The addition to Miller’s portfolio, Politico reported, follows the senior adviser’s decision to distance himself from White House Chief Strategist Steve Bannon and gain fervor from Trump’s son-in-law Jared Kushner. Citing seven White House officials, the report advised that Miller aims to do so by working with Kushner’s wife and Trump’s daughter Ivanka on “family leave, child care and women’s issues.”

While Stephen Miller’s current stance on women’s issues is unknown, the Huffington Post located “Sorry Feminists,” a 2005 column written by Miller, then a junior at Duke University.  
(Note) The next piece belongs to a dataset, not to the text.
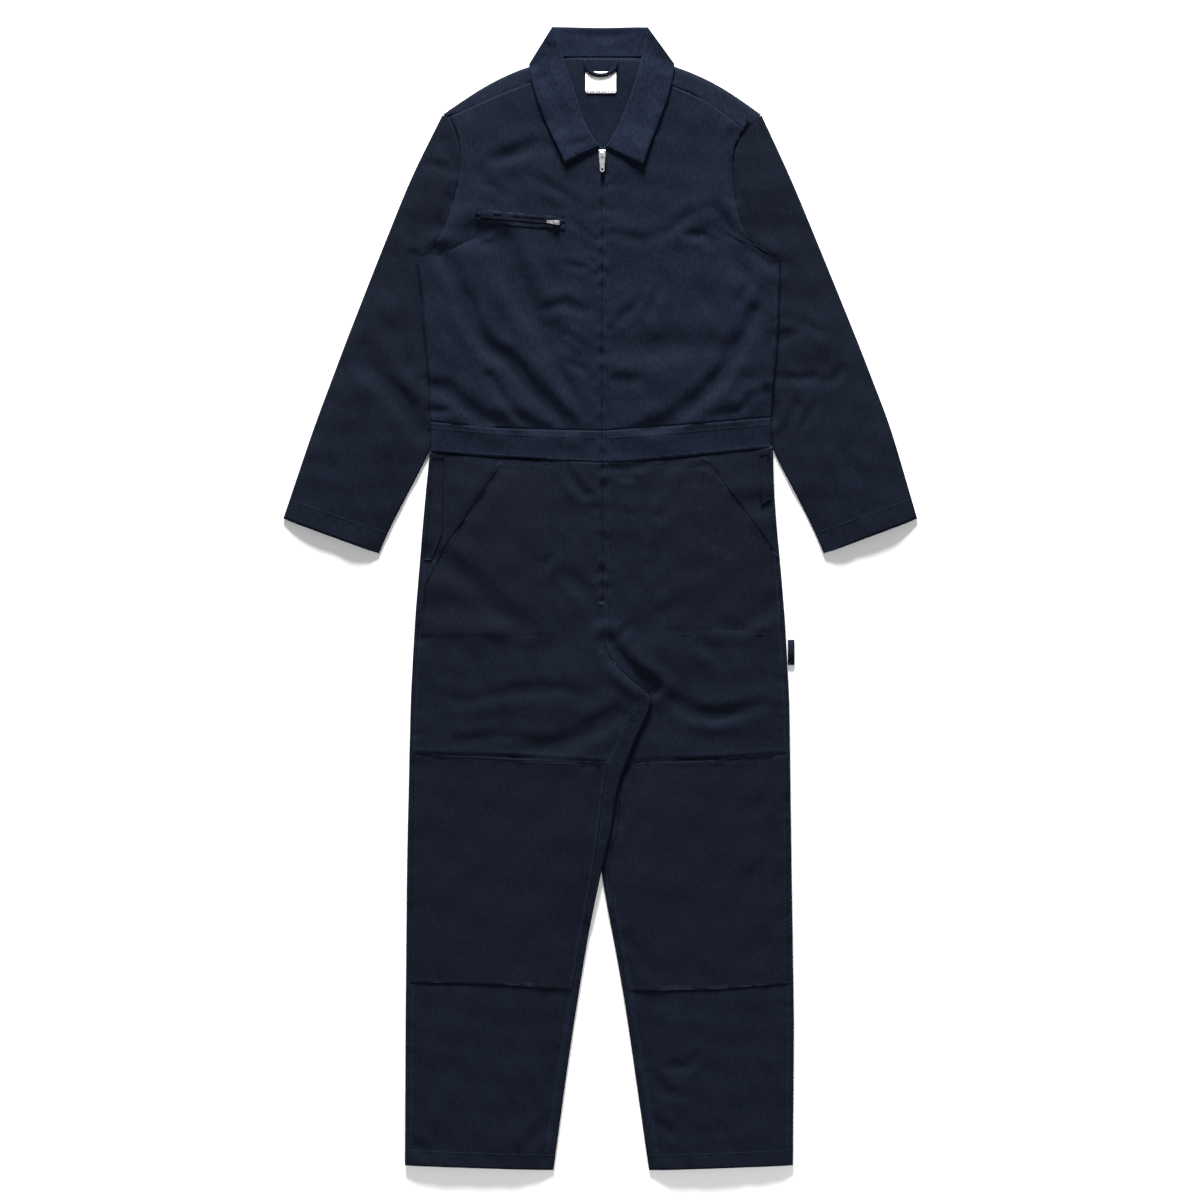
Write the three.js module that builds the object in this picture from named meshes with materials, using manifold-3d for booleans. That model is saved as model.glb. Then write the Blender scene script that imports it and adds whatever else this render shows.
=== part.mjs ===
// Boiler suit in heavy cotton drill, laid flat on its back with the front zip closed.
// Millimetres. +Z is up from the surface, +Y runs to the collar, and -X is the wearer's right.
// The origin is on the surface, at the middle of the garment's box.
import * as THREE from "three";
import { mergeVertices } from "three/addons/utils/BufferGeometryUtils.js";
import Module from "manifold-3d";

const { lerp, clamp, smoothstep } = THREE.MathUtils;
const wasm = await Module();
wasm.setup();

// Driving sizes.
const CLOTH = 1.4; // thickness of one layer of drill, seams included
const GAP = 0.3; // between two pieces, at a seam or one on the other
const PITCH = CLOTH + GAP; // from one layer to the next
const HALF_SEAM = GAP / 2;
const CENTRE = 3; // x of the centre front
const SIDE_ROWS = 9; // rows of a body panel from the waist to the armpit
const ARM_ROWS = 8; // rows along the armhole below the shoulder seam
const LEG_COLUMNS = 7;
const FRONT_COLUMNS = 9;
const SLEEVE_ROWS = 16;
const BASE_PUFF = 2.6; // air under the front at the centre front, the waist and the armholes
const LEAST_PUFF = 0.15; // air left under the front in the deepest trough and at a side seam
const EDGE_REACH = 18; // how far in from a side edge the air builds up
const SLEEVE_TOP = 2 * CLOTH + GAP; // height of a sleeve pressed flat
const TUCK_LIFT = SLEEVE_TOP + GAP + 0.3; // the back where it lies over a sleeve
const FALL_LIFT = PITCH + 0.2; // the back where it lies over the collar's fall
const LEG_LIFT = 5.2; // the right leg where it lies over the left one

// Makes rows with named columns out of a short table.
function table(columns, rows) {
  return rows.map((row) => Object.fromEntries(columns.map((name, k) => [name, row[k]])));
}

// Side edges of the body and the legs: x at each height, for the wearer's right and left.
const SIDE = table(["y", "right", "left"], [
  [-795, -273, 270],
  [-590, -272, 271.5],
  [-366, -270, 268],
  [-142, -265, 265],
  [-30, -259, 259],
  [54, -252, 252],
  [138, -245, 243.5],
  [205, -238, 242],
  [250, -237, 239.5],
  [300, -238, 242.5],
  [350, -244, 248],
  [420, -249, 250.5],
  [476, -256, 252],
]);

// Inner edges of the legs. They share the centre front and the crotch seam, down to its tip.
const INNER = table(["y", "right", "left"], [
  [-800, -65, 68.6],
  [-635, -42.6, 45],
  [-527, -25.5, 29],
  [-464, -15.7, 16],
  [-387, 1.4, 2.1],
  [-349, 8.4, -1],
  [-324, 16.5, 0],
  [-262, 22.5, 12],
  [-222, 40.3, 29],
  [-187, 53, 46],
  [-155, 70.4, 64],
  [-137, 72, 72],
  [-111, 40.3, 40.3],
  [-86, 15, 15],
  [-66, 3.8, 3.8],
  [190, CENTRE, CENTRE],
]);

// Sleeve edges. The inner one runs under the body from the armpit to below the waist.
const SLEEVE_OUTER = table(["y", "right", "left"], [
  [111, -443.8, 444.5],
  [240, -400.4, 407],
  [363, -354.2, 359.5],
  [481, -308, 311.5],
  [589, -264.6, 267],
  [677, -220.6, 226],
]);
const SLEEVE_INNER = table(["y", "right", "left"], [
  [62, -309.4, 313.6],
  [96, -295.4, 299.2],
  [148, -268, 273],
  [205, -238, 242],
  [262, -220, 224],
  [320, -209, 212],
  [380, -214, 216],
  [440, -236, 236],
  [476, -256, 252],
]);

// Waistband seams across the body.
const WAIST = table(["x", "top", "bottom"], [
  [-238, 247, 205],
  [-145, 238, 198.5],
  [3, 234.5, 189.7],
  [114, 242.2, 198.8],
  [242, 253, 212],
]);

// Armholes from the shoulder fold, by the end of the shoulder seam, to the armpit.
const ARMHOLE = {
  right: [[-220.6, 677], [-210.4, 674], [-197.5, 645.7], [-195, 604.5], [-202.7, 563.5], [-215.6, 522.3],
    [-225, 497], [-256, 476]],
  left: [[226, 677], [201.6, 656], [191.4, 646], [184.8, 604.5], [188.7, 563.5], [199, 515],
    [215, 495], [252, 476]],
};
// Shoulder folds from the armhole to the neck, and the shoulder seams that lie in front of them.
const SHOULDER_FOLD = {
  right: [[-220.6, 677], [-174.4, 709.8], [-133.4, 732.9], [-98, 745.5], [-58, 756.5]],
  left: [[226, 677], [196, 699.6], [155.4, 725.2], [103, 745.8], [64, 756.5]],
};
const SHOULDER_SEAM = {
  right: [[-210.4, 674], [-154, 699.6], [-92.4, 723.7], [-68, 733]],
  left: [[201.6, 656], [149.8, 696.9], [101.5, 716.1], [74, 727]],
};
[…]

“Women already have equal rights in this country,” Miller wrote, advising that women “love to proclaim” that they make less than men in the workforce. “They enjoy all the same protections and liberties as men. What feminists demand now is equal results. Case in point: correcting the pay gap.”

Miller insisted in the column that “women also choose lower-paying professions,” citing that “educated women are far more likely than educated men to go into service fields such as teaching and social working” rather than others that “don’t pay nearly as well as careers in business.”

He further discussed the sacrifices of men – namely, “plumbing toilets, cleaning up sewers [and] picking up garbage.” According to Miller, “men do the lion’s share of the hazardous work.”

The senior adviser to Donald Trump further insisted that women were less likely to ask for raises than men, that they entered the work force more recently and are therefore “less credentialed,” and that women may even have the audacity to “take off several years after having a child and so on.”

He called the effort to equalize pay and close the wage gap a “grave concern,” as any potential legislation to do so would make it possible for “any employee who doesn’t get a raise and happens to be a woman to bring her boss into court.” Women don’t realize, he said, that bosses simply want to “run a successful business.”

He cautions women that closing the pay gap could force them to give up their meaningful careers or force them to work longer hours—thus not allowing them to spend time with their families. They would have to “[give] up the joy of being home during [their] child’s first years of life,” he lamented.

Miller insisted in the column that he isn’t a chauvinist—rather, he is chivalrous. “The truth is,” he wrote, “even in modern-day America, there is a place for gender roles.”

The American Association of University Women (AAUW), whose mission is “advancing equity for women and girls through advocacy, education, philanthropy and research,”  found in their 2017 “Simple Truth about the Gender Pay Gap” report that women are expected to reach pay equity with men in the year 2059.